Even though this is the case, with smartphone users increasing, the average monthly usage is still only 139 megabytes, but thats including a whopping 43.4 percent increase in data. The average photo taken on my admittedly swanky phone is 2.2 megabytes. So, if I were average, that is only 63 photos downloaded from my favourite social platforms. Of course the photos are compressed, the average Facebook photo is around 60kb. So, you can see a lot more than two photos of your friends a day. An average sized email is 75kb, so, if you were average, you could only download or upload 61 emails a day. That is pretty average, don't you think? I guess what I am try to say is that the base is still exceptionally low. The demand side for smartphones and the adoption rate is huge. It is more than just a phone, it is increasingly a lifestyle. As a friend on Facebook said a few weeks ago, "So, which beautiful place this weekend will you spend with your phone?"


But that aside, this is a business, a public one that has public shareholders and as investors, we must look for the best possible return. If you allocate your capital to this business, what should you expect? Well, for starters the global procurement strength of their major shareholder, Vodafone (65% holder of Vodacom), has saved them some serious money. Group expenses only increased 0.9 percent. As a result margins increased. This is just one of the benefits of having a large external shareholder like Vodafone.


My only concern each and every time that I cover the very good numbers from Vodacom is that they are not really geographically diversified.

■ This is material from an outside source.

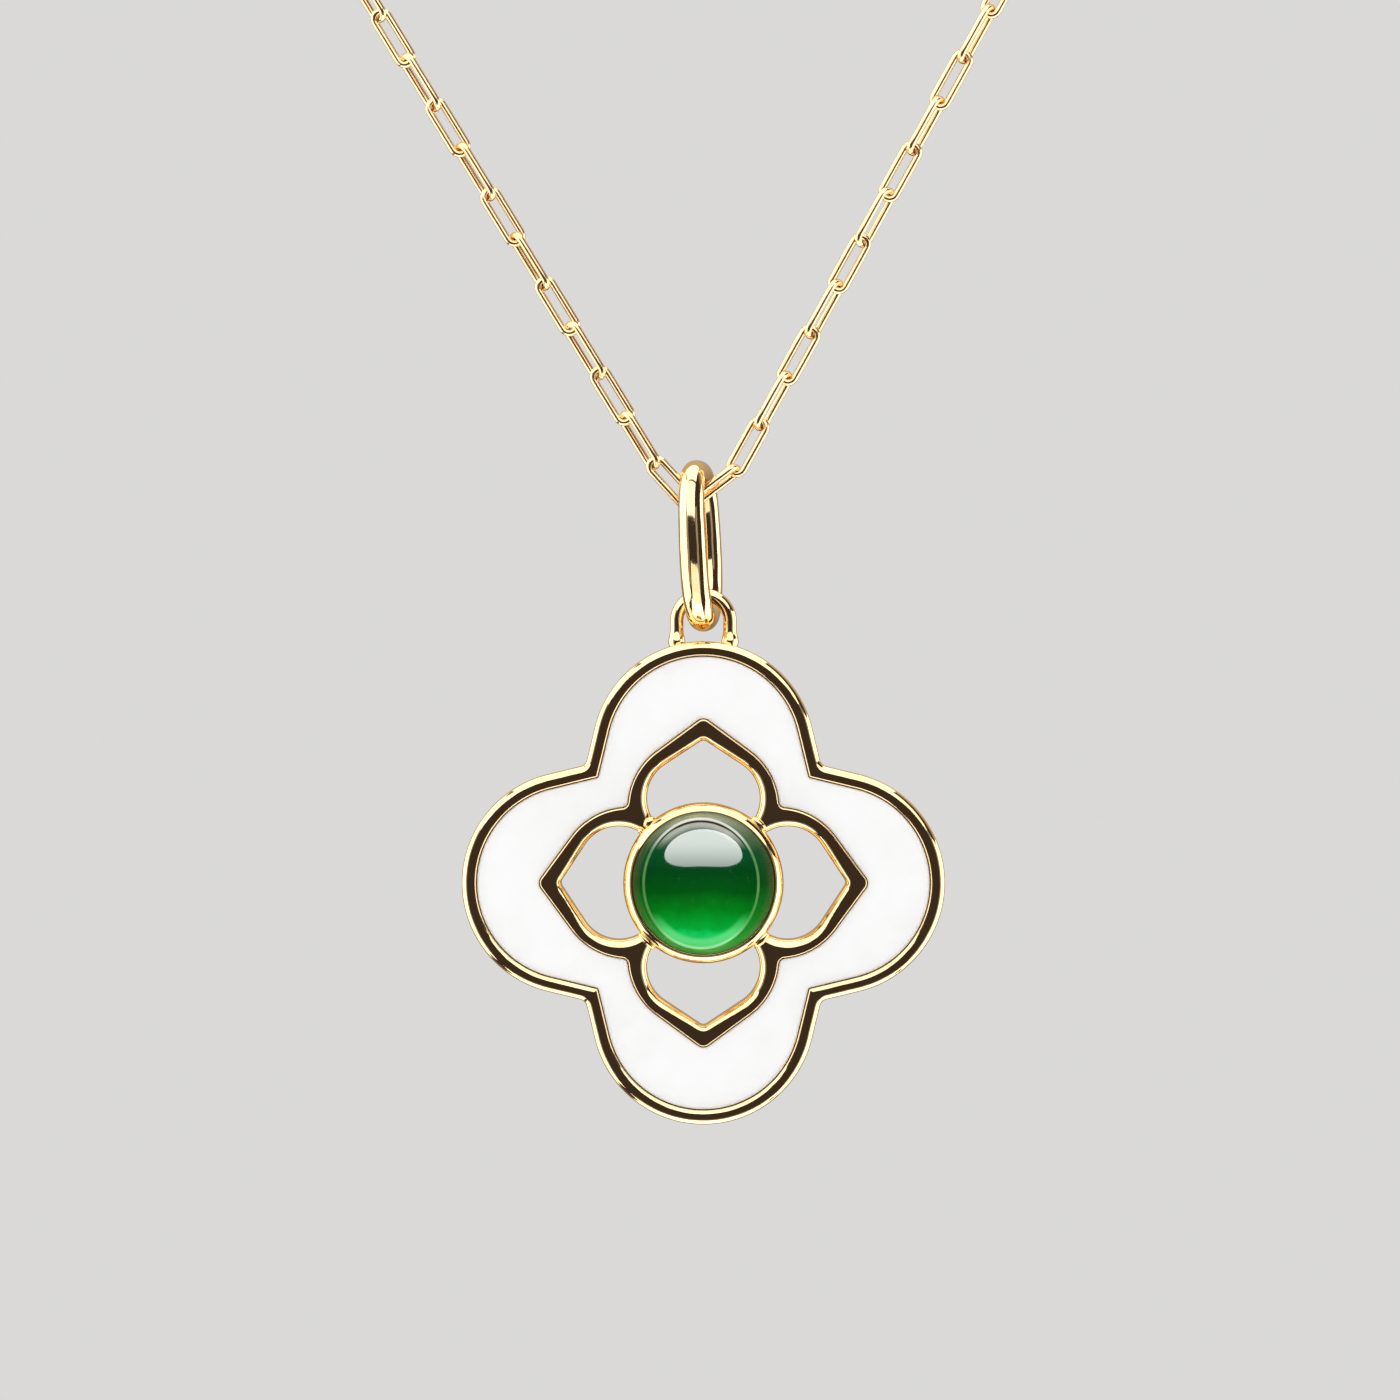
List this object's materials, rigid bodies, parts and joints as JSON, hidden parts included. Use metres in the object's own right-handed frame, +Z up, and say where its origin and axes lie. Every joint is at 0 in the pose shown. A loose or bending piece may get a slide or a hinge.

From a customer point of view, 21.4 million of their 51.7 million customers are from outside of South Africa. But at an operating profit level, only 6.2 percent are "international". International of course means Tanzania, Mozambique and the DRC. Small contributors, BUT total population (as per my interwebs reading) of those three places are 138 million folks. And if you add in the South African population, at 51 million, you get to just less than 200 million folks out of the 1.033 billion population across the continent. North Africa has 196 odd million people, according to Wiki, so in theory, Vodacom have coverage of 23.7 percent of the population of Sub Saharan Africa. Suddenly that sounds like a lot. Ooops, sorry, we forgot Lesotho, with their 2 million population, small, but a contributor.

Here is a wonderful slide from their presentation this morning:






This shows "nicely" what I was going on about, large population, the base is very, very low. The DRC is still a mess, but there is huge potential there. I am sure that many, many people would give a lot for an inch of stability. I guess progress is all relative, and in the case of the DRC I would be true to say that notwithstanding all the shenanigans in Kinshasa, the country is relatively better off than even a decade and a half ago. But, as ever, nobody knows, and nobody would call it with any great certainty.


For reasons of their major shareholder now, the geographical shackles, Vodacom was limited in the territories that they could and could not buy licences. Parent Vodafone wanted the "better" ones across the continent and currently operate in Kenya, through Safaricom and Ghana as Vodafone. And then of course through Vodacom here. I wonder if it makes sense in due course to transfer their holdings in Ghana and Kenya to Vodacom here? I wonder......


So whilst data might be getting cheaper and cheaper, calling is going to get less and less. Someone even suggested to me the other day that Vodacom were preparing for free calls on some networks in the coming years, data users are going to be more and more important. It matters here then what Telkom do. I suspect that luckily for both MTN and Vodacom that Telkom and the government agenda will continue to render the fixed line operator incapable of getting ahead. The stock was initially higher, but has settled lower in a flat market. We continue to recommend the stock as an auxiliary holding to complement high yield seekers other holdings.